In Pakistan the conflict is growing between those who seek to be part of the modern world and those who want to put a beard on every Muslim man and a veil on every Muslim woman. An alliance of Islamic parties (MMA) runs the government in the NWFP and is a coalition partner in Balochistan. It wants to end co-education, segregate women from public life, pass laws banning women from appearing on television and in advertisements, and heap yet more Islamic materials onto schoolbooks. The ferocity of this conflict increases by the day: MMA activists recently went on a rampage to stop girl students from running in a race; the column in Pakistani passports specifying religion has been reinstated; and Pakistani public schools are becoming as grim as madrassas.
Conflict with India fuels religious fervor. The use of jihad by the Pakistan Army as an instrument of foreign policy in Kashmir, and earlier in Afghanistan, profoundly changed Pakistani society. The army expressed concern after Sunni-Shia warfare threatened to engulf the country but woke up only after its senior officers — including General Musharraf himself — repeatedly became the targets of assassination attempts by irate jihadi ex-allies, summarily abandoned after 9/11.

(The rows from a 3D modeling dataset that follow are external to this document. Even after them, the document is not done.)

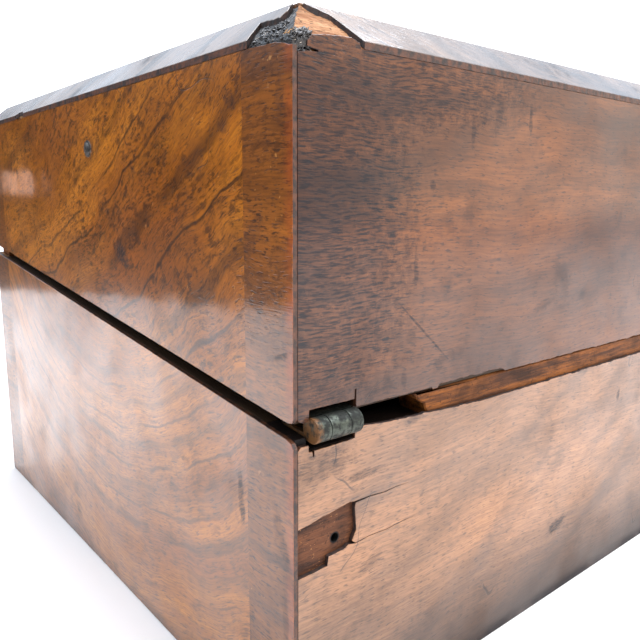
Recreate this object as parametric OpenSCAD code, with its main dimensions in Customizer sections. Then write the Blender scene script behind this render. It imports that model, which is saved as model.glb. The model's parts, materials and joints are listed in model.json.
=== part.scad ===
// Veneered hinged tea caddy, closed. Millimetres, +Z up, standing on z = 0, centred in X and Y.
// The hinged back is at +Y, the front with its lock at -Y. Lid and base part along a plane that
// rises towards the front.

/* [Box] */
// Overall width, side to side
box_w = 280; // [240:5:320]
// Depth of the wooden box, front face to back face
box_d = 195; // [180:1:215]
// Height of the side faces, up to the bevel
side_h = 140; // [130:1:150]
// How far the top bevel runs inwards
bevel_run = 6.3; // [4:0.1:8]
// How far the top bevel rises
bevel_rise = 6.2; // [4:0.1:8]

/* [Boards] */
// Thickness of the pine boards
board_t = 9; // [8:0.5:10]
// Thickness of the saw-cut walnut veneer
veneer_t = 1; // [0.8:0.1:1.2]
// Thickness of the bottom board
bottom_t = 8; // [6:0.5:9]
// Width of the crossbanding at each upright edge
band_w = 15.4; // [12:0.2:18]

/* [Split] */
// Height of the base's top edge at the back
split_back_z = 68; // [64:0.5:72]
// Slope of the split, rising towards the front
split_angle = 6.73; // [5:0.01:8]
// Open gap between the base veneer and the lid veneer
split_gap = 3.2; // [2.8:0.1:3.6]
// Height of the rim lipping that stands in the gap
lipping_h = 2.9; // [2.5:0.1:3]
// How far the back and front lipping stand back from the outer face
lipping_inset = 2; // [1.5:0.1:3]
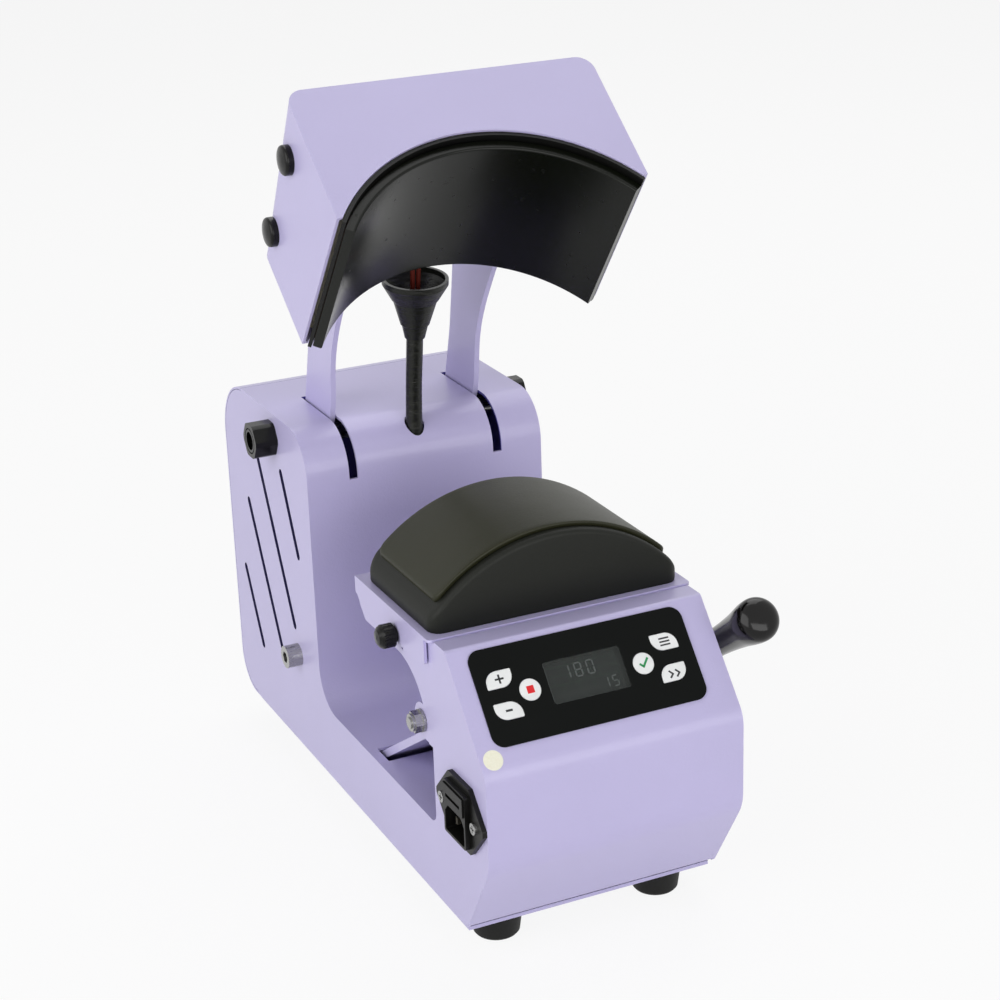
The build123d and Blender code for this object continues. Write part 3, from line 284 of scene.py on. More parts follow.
bright_steel = plated_steel("bright_plated_steel", colour(172, 172, 171), 0.14)
plain_sheet = plated_steel("galvanised_sheet", colour(176, 178, 180), 0.38, lines=(60, 60, 60))
pin_metal = plated_steel("nickel_pins", colour(214, 208, 190), 0.18)
report("metals", bright_steel, plain_sheet, pin_metal)

# %% [markdown]
# ## Black parts
# Many blacks sit side by side: moulded nylon with a fine spark texture, smoother nylon on caps and
# screws, rubber feet, glossy phenolic on the grip, black oxide on its hub and a glossy film on the
# keypad. They differ in grain and gloss far more than in colour, so that is what each one sets.


# %% Moulded and rubber blacks
def moulded(name, tint, rough, grain=1500, depth=0.25, slow_scale=60, gloss=0.4):
    f = Finish(name)
    slow = f.noise(slow_scale, 3)
    fine = f.noise(grain, 2)
    return f.surface(Base_Color=f.blend(slow, tint, shade(tint, 1.35, lift=0.001)),
                     Roughness=rough + fine * 0.12 + slow * 0.06,
                     Normal=f.bump(fine, depth, 0.0002), Specular_IOR_Level=gloss)


black_nylon = moulded("black_nylon", colour(9, 9, 8), 0.3, gloss=0.22)
gloss_nylon = moulded("gloss_nylon", colour(4, 4, 3), 0.14,
                      grain=420, depth=0.05, slow_scale=40, gloss=0.24)
foot_rubber = moulded("foot_rubber", colour(12, 12, 11), 0.5, grain=900, depth=0.4, gloss=0.25)
grip_black = moulded("glossy_phenolic", colour(5, 4, 4), 0.06,
                     grain=300, depth=0.02, slow_scale=30, gloss=0.3)
hub_black = moulded("black_oxide", colour(8, 7, 9), 0.16, grain=700, depth=0.1, gloss=0.28)
film_black = moulded("keypad_film", colour(4, 6, 5), 0.12,
                     grain=420, depth=0.02, slow_scale=25, gloss=0.1)
report("blacks", black_nylon, gloss_nylon, foot_rubber, grip_black, hub_black, film_black)

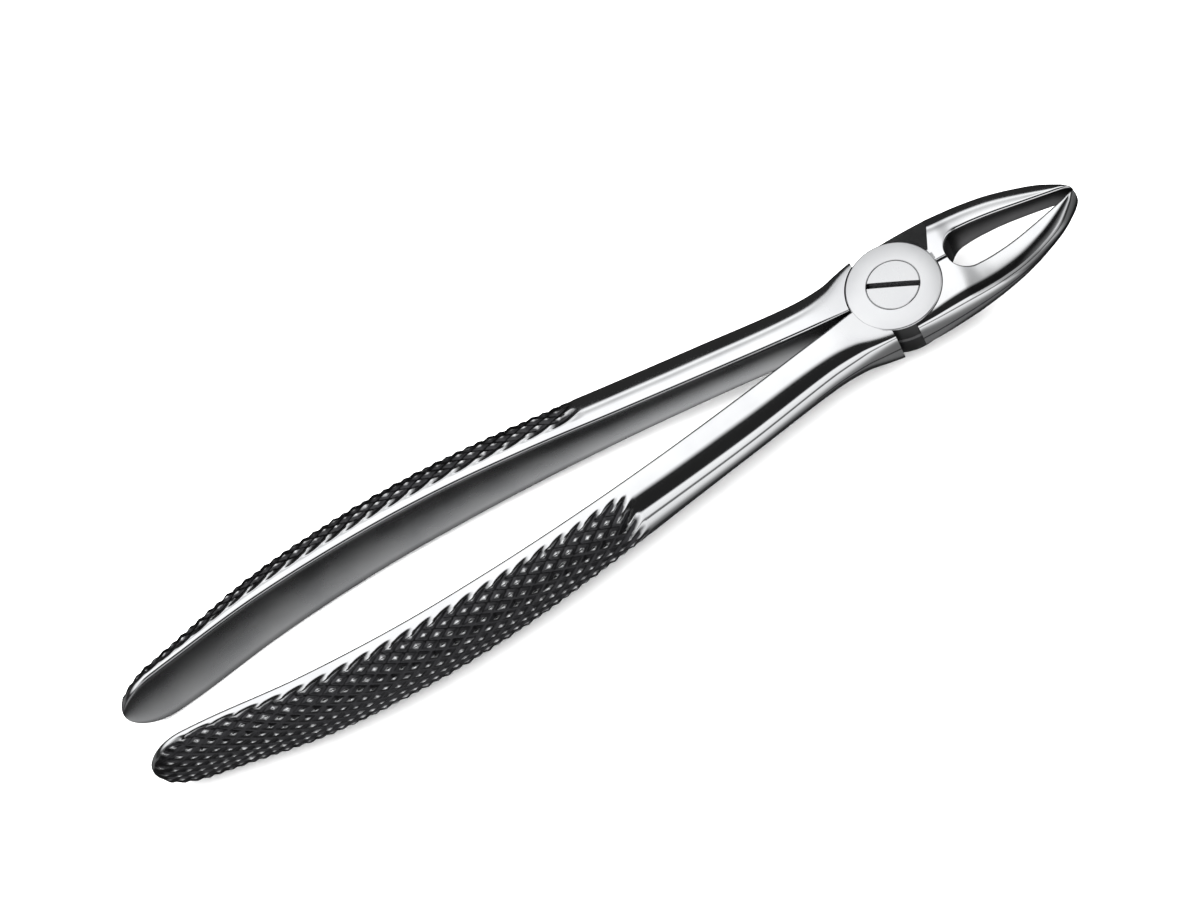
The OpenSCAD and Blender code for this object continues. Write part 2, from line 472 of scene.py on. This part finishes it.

General Musharraf is suspected by the mullahs to be a closet secularist. His international backers in Washington and London hope that the allegations are true. But he is no Ataturk. He has no strong agenda for social reform. Further, he is still a general and his real constituency is the military high command. This puts the army’s institutional interests above all else. The Islamists have discovered, to their great delight, that even mild pressure suffices to make a celebrated commando retreat. Attempts to modify the blasphemy laws, moderate the madrassas, change the curriculum, and remove the religion column in Pakistani passports, have all failed for lack of resolve. This lack of resolve, in turn, comes from wanting to keep options on Kashmir open — the army may again need its former allies.
Peace with India will not instantaneously transform Pakistan into a modern, forward-looking society. But it will go a long way in making this transition possible. The stakes for Pakistan are very high.